FOMC meeting goes as per expectations - Nomura


As widely expected, the FOMC raised targets for short-term interest rates at the December meeting, bringing the RRP and IOR rates to 1.25% and 1.50%, respectively, notes the research team at Nomura.

Key Quotes

“The Committee’s policy statement reflected strong incoming economic data and reaffirmed the FOMC’s expectation that inflation will gradually move up to target. Median growth forecasts were revised upwards modestly for 2017-20, while the unemployment rate path was revised downwards 0.2pp throughout the forecast horizon but not for the longer-run (unchanged at 4.6%). The median forecast for core PCE inflation remained unchanged throughout.”

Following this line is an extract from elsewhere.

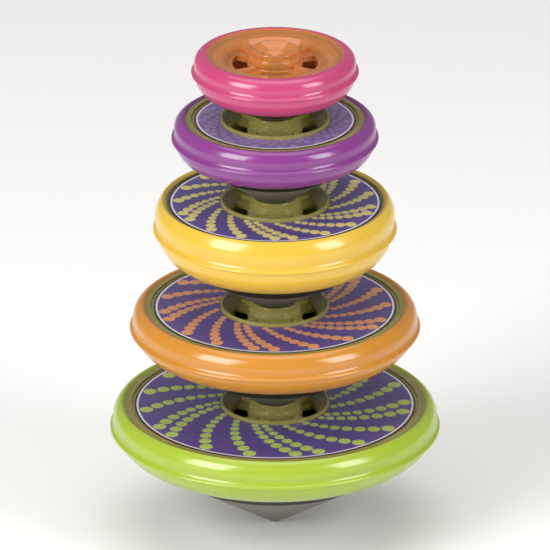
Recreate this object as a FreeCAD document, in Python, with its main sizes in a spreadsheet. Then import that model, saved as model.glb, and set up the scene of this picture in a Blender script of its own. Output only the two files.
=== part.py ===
import FreeCAD, Part
import math
import os
import re

import Sketcher

# Five spinning tops of falling size that stand on one another, tip in hub.
# The stack's axis is Z. The origin is the lowest point of the bottom top's ball.
# Inside one top, heights are measured up from the lowest point of its own ball.

# Sizes that differ from top to top, from the bottom of the stack upwards.
TOPS = {
    "green": {
        "lip_radius": 51.0,      # widest line of the rim
        "rim_width": 4.6,        # from the lip in to the deck
        "label_border": 3.0,     # bare deck between the rim and the label
        "label_gap": 0.9,        # groove left round the label in its recess
        "band_step": 11.0,       # bottom edge of the coloured rim, in from the lip
        "collar_width": 8.7,     # from that edge in to the nose
        "deck_height": 40.1,
        "crown_height": 7.2,     # deck over the lip
        "band_drop": 8.7,        # bottom edge of the rim under the lip
        "crest_rise": 0.5,       # highest line of the rim, over the deck
        "dish_depth": 0.0,
    },
    "orange": {
        "lip_radius": 44.8,
        "rim_width": 4.9,
        "label_border": 2.5,
        "label_gap": 0.9,
        "band_step": 9.8,
        "collar_width": 14.0,
        "deck_height": 34.3,
        "crown_height": 6.8,
        "band_drop": 7.9,
        "crest_rise": 0.5,
        "dish_depth": 0.0,
    },
    "yellow": {
        "lip_radius": 37.5,
        "rim_width": 3.8,
        "label_border": 1.0,
        "label_gap": 0.5,
        "band_step": 8.5,
        "collar_width": 9.0,
        "deck_height": 36.4,
        "crown_height": 8.9,
        "band_drop": 10.1,
        "crest_rise": 0.5,
        "dish_depth": 0.0,
    },
    "purple": {
        "lip_radius": 31.8,
        "rim_width": 4.4,
        "label_border": 2.6,
        "label_gap": 0.9,
        "band_step": 7.3,
        "collar_width": 6.0,
        "deck_height": 28.9,
        "crown_height": 6.1,
        "band_drop": 7.0,
        "crest_rise": 0.5,
        "dish_depth": 0.0,
    },
    "pink": {
        "lip_radius": 25.7,
        "rim_width": 4.7,
        "label_border": 0.0,
        "label_gap": 0.0,
        "band_step": 7.2,
        "collar_width": 6.5,
        "deck_height": 23.2,
        "crown_height": 5.9,
        "band_drop": 7.55,
        "crest_rise": -0.4,
        "dish_depth": 1.8,       # its deck slopes down to the rim of the well
    },
}
BARE_TOP = "pink"                # the smallest top carries no label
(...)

“Regarding the forecasted path of the policy rate, the median target rates for 2018 and 2019 remain unchanged while the 2020 median ticked up slightly. The projected longer run policy rate remains unchanged at 2.750%. Importantly, Chair Yellen indicated that “most” participants had now incorporated expected tax policy into their forecasts. The Committee showed a degree of patience about the near-term implications of tax policy with the median policy rate target for 2018 unchanged. In this sense, the Committee’s actions today leave notable flexibility for the March 2018 meeting: choosing to hike again at that meeting or leaving rates unchanged would both be consistent with the outlook presented today. However, neither the statement nor the press conference addressed increased federal spending, indicating some upside risk to their forecast.”

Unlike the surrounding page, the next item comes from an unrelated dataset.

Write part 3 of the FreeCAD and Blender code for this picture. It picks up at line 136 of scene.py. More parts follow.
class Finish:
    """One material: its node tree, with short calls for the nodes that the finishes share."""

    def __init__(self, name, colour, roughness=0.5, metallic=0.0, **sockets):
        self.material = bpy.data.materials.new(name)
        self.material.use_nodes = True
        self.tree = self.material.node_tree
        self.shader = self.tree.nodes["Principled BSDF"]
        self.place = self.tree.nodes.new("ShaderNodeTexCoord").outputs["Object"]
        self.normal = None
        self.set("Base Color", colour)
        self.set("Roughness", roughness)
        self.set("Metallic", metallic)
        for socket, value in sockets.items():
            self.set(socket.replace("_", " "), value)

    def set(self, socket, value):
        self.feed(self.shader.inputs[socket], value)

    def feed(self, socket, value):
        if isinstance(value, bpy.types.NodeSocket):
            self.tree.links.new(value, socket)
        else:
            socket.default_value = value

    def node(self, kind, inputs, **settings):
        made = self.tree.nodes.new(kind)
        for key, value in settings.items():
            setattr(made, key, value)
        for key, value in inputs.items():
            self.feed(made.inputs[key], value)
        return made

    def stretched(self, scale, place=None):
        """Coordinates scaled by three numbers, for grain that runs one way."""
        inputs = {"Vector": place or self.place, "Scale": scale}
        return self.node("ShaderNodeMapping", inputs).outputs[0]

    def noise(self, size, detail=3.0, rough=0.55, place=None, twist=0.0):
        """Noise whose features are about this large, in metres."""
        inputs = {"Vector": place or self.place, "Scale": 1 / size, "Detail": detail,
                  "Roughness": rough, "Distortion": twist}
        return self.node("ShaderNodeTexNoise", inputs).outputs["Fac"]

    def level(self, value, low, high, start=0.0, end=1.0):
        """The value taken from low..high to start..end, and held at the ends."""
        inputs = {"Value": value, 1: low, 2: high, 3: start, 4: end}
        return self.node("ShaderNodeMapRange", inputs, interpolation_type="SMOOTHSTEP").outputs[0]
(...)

“The combined forecasts of stronger growth, lower unemployment and stable inflation implies that the economy could be less sensitive to a cyclical overshoot than the Committee previously thought, possibly requiring the need for a larger cyclical overshoot. Moreover, less confidence in understanding inflation, as indicated by Chair Yellen at the press conference, means the Committee will likely put more weight on actual inflation, resulting in a lower rate path in the short term. However, that could also mean a stronger reaction if inflation picks up notably. Overall, today’s developments left our forecast of three hikes next year, in March, June and December, unchanged.”